AIM OF THE TASK
Copy out all the data, word for word.

RECORDS TO PROCESS
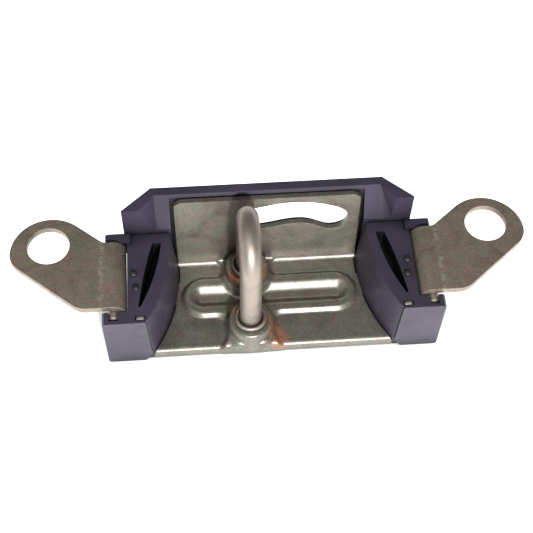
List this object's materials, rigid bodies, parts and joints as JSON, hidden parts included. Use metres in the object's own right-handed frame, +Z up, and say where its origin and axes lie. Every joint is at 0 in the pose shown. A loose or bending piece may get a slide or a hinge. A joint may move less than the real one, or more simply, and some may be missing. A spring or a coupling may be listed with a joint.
{
  "type": "hitch ring assembly",
  "caption": "Upright steel loop bar on a pressed pan in a black moulded surround, with a folding lug at each end that has a large round fixing hole.",
  "frame": {"origin": "on the base plane, in the middle of the length and of the depth", "axes": "+X to the right along the length, +Y to the back, away from the open side of the pan, +Z up along the loop's legs"},
  "size_m": [0.2024, 0.0508, 0.0597],
  "materials": {
    "black_moulding": "gloss",
    "yellow_zinc_sheet": "yellow_passivated",
    "yellow_zinc_lug": "yellow_passivated",
    "bright_bar": "polished",
    "dark_fixing": "satin",
    "spring_clip": "satin"
  },
  "bodies": {
    "base": {"back_shell": "black_moulding", "pan": "yellow_zinc_sheet", "loop_bar": "bright_bar", "front_collar": "bright_bar", "rear_collar": "bright_bar", "front_backing_washer": "dark_fixing", "rear_backing_washer": "dark_fixing", "left_end_housing": "black_moulding", "right_end_housing": "black_moulding", "left_hinge_pin": "bright_bar", "right_hinge_pin": "bright_bar", "left_retaining_clip": "spring_clip", "right_retaining_clip": "spring_clip", "left_end_screw": "dark_fixing", "right_end_screw": "dark_fixing", "left_push_nut": "dark_fixing", "right_push_nut": "dark_fixing", "left_arm_rivet_1": "dark_fixing", "right_arm_rivet_1": "dark_fixing", "left_arm_rivet_2": "dark_fixing", "right_arm_rivet_2": "dark_fixing"},
    "left_lug": {"left_lug": "yellow_zinc_lug"},
    "right_lug": {"right_lug": "yellow_zinc_lug"}
  },
  "joints": [
    {"name": "left_lug_hinge", "type": "hinge", "parent": "base", "child": "left_lug", "pos_m": [-0.0616, 0, 0.02815], "axis": [0, 1, 0], "range_deg": [-40, 80]},
    {"name": "right_lug_hinge", "type": "hinge", "parent": "base", "child": "right_lug", "pos_m": [0.0616, 0, 0.02815], "axis": [0, -1, 0], "range_deg": [-40, 80]}
  ]
}
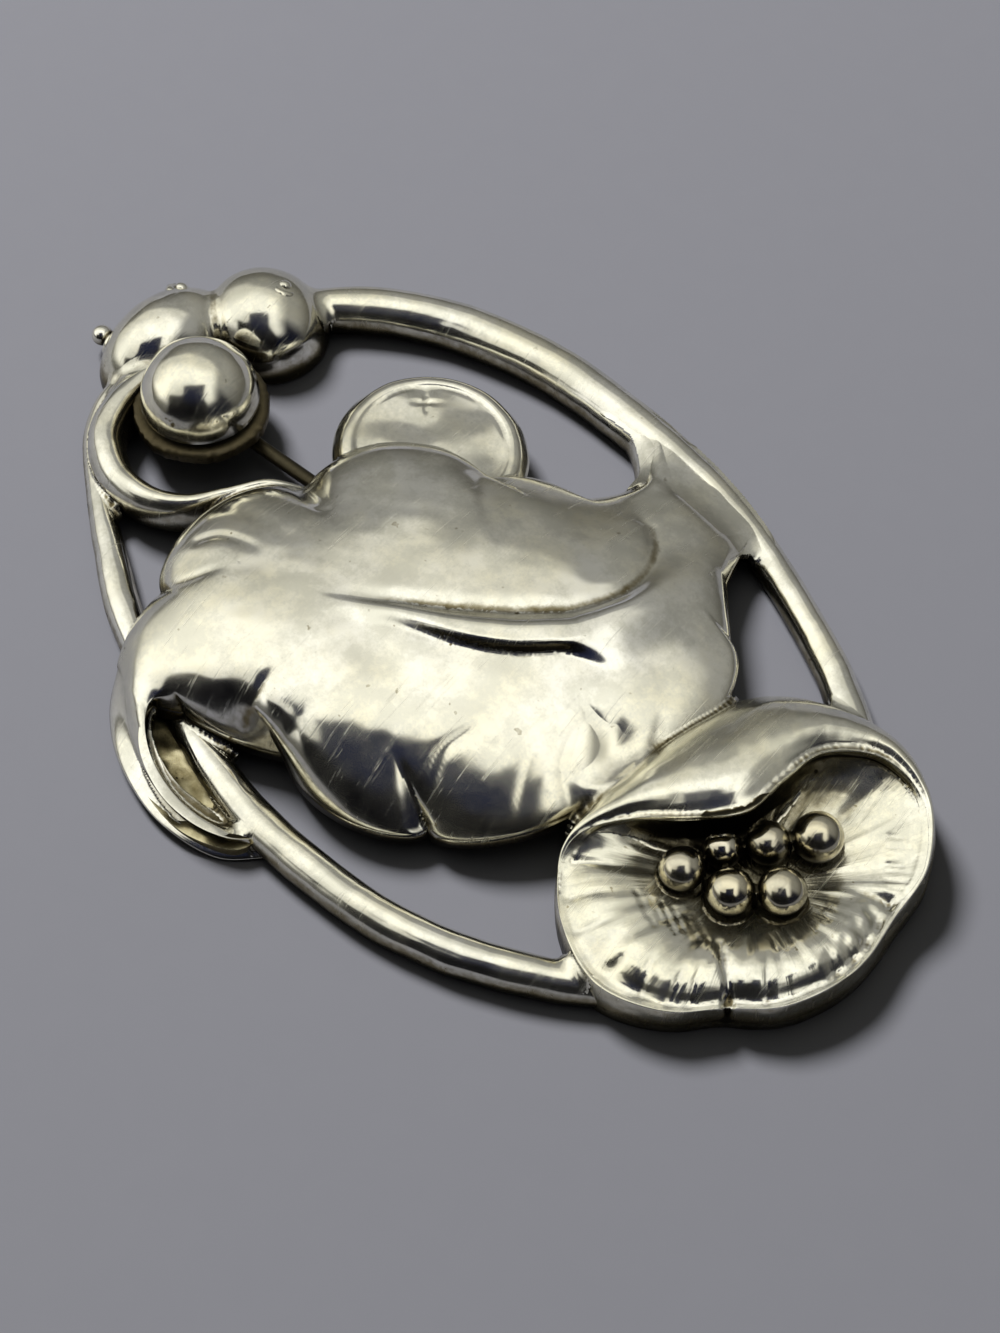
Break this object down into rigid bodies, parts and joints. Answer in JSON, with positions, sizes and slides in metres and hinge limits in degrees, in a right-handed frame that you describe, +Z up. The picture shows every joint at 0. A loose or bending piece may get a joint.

ANSWER IN FULL
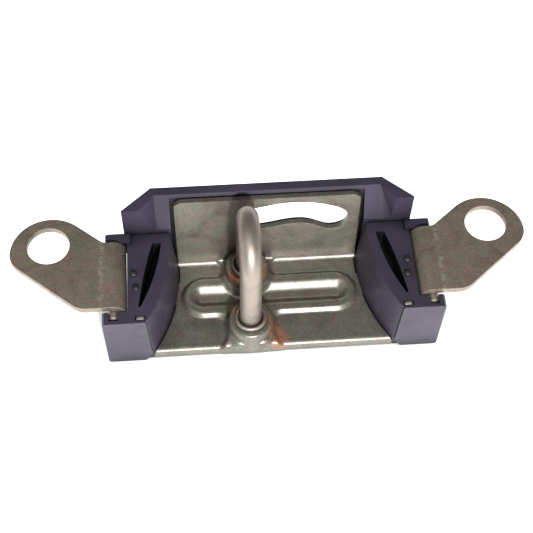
List this object's materials, rigid bodies, parts and joints as JSON, hidden parts included. Use metres in the object's own right-handed frame, +Z up, and say where its origin and axes lie. Every joint is at 0 in the pose shown. A loose or bending piece may get a slide or a hinge. A joint may move less than the real one, or more simply, and some may be missing. A spring or a coupling may be listed with a joint.
{
  "type": "hitch ring assembly",
  "caption": "Upright steel loop bar on a pressed pan in a black moulded surround, with a folding lug at each end that has a large round fixing hole.",
  "frame": {"origin": "on the base plane, in the middle of the length and of the depth", "axes": "+X to the right along the length, +Y to the back, away from the open side of the pan, +Z up along the loop's legs"},
  "size_m": [0.2024, 0.0508, 0.0597],
  "materials": {
    "black_moulding": "gloss",
    "yellow_zinc_sheet": "yellow_passivated",
    "yellow_zinc_lug": "yellow_passivated",
    "bright_bar": "polished",
    "dark_fixing": "satin",
    "spring_clip": "satin"
  },
  "bodies": {
    "base": {"back_shell": "black_moulding", "pan": "yellow_zinc_sheet", "loop_bar": "bright_bar", "front_collar": "bright_bar", "rear_collar": "bright_bar", "front_backing_washer": "dark_fixing", "rear_backing_washer": "dark_fixing", "left_end_housing": "black_moulding", "right_end_housing": "black_moulding", "left_hinge_pin": "bright_bar", "right_hinge_pin": "bright_bar", "left_retaining_clip": "spring_clip", "right_retaining_clip": "spring_clip", "left_end_screw": "dark_fixing", "right_end_screw": "dark_fixing", "left_push_nut": "dark_fixing", "right_push_nut": "dark_fixing", "left_arm_rivet_1": "dark_fixing", "right_arm_rivet_1": "dark_fixing", "left_arm_rivet_2": "dark_fixing", "right_arm_rivet_2": "dark_fixing"},
    "left_lug": {"left_lug": "yellow_zinc_lug"},
    "right_lug": {"right_lug": "yellow_zinc_lug"}
  },
  "joints": [
    {"name": "left_lug_hinge", "type": "hinge", "parent": "base", "child": "left_lug", "pos_m": [-0.0616, 0, 0.02815], "axis": [0, 1, 0], "range_deg": [-40, 80]},
    {"name": "right_lug_hinge", "type": "hinge", "parent": "base", "child": "right_lug", "pos_m": [0.0616, 0, 0.02815], "axis": [0, -1, 0], "range_deg": [-40, 80]}
  ]
}
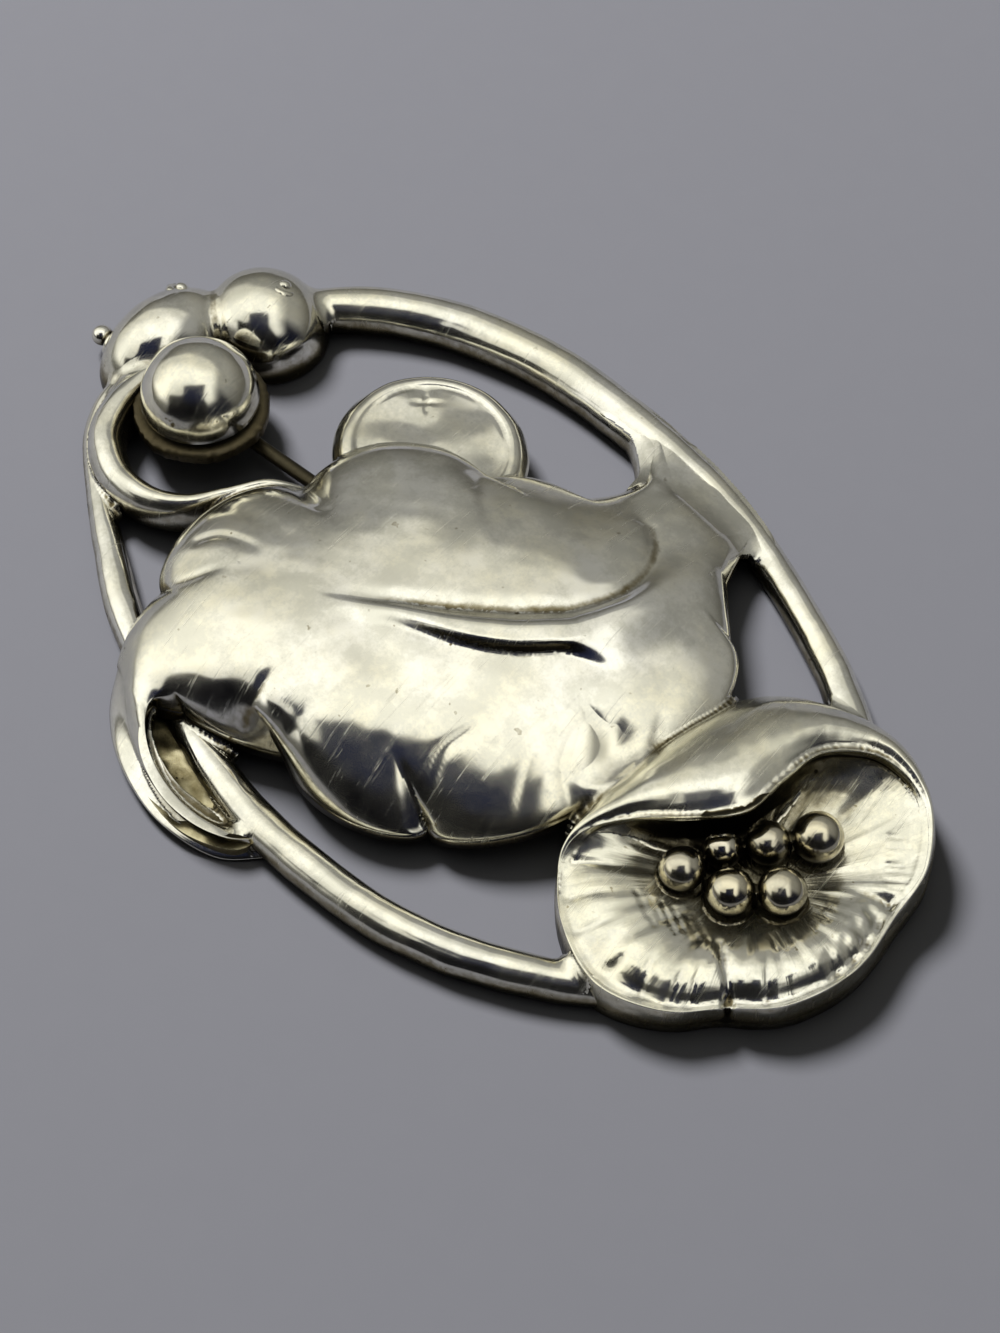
Break this object down into rigid bodies, parts and joints. Answer in JSON, with positions, sizes and slides in metres and hinge limits in degrees, in a right-handed frame that you describe, +Z up. The picture shows every joint at 0. A loose or bending piece may get a joint.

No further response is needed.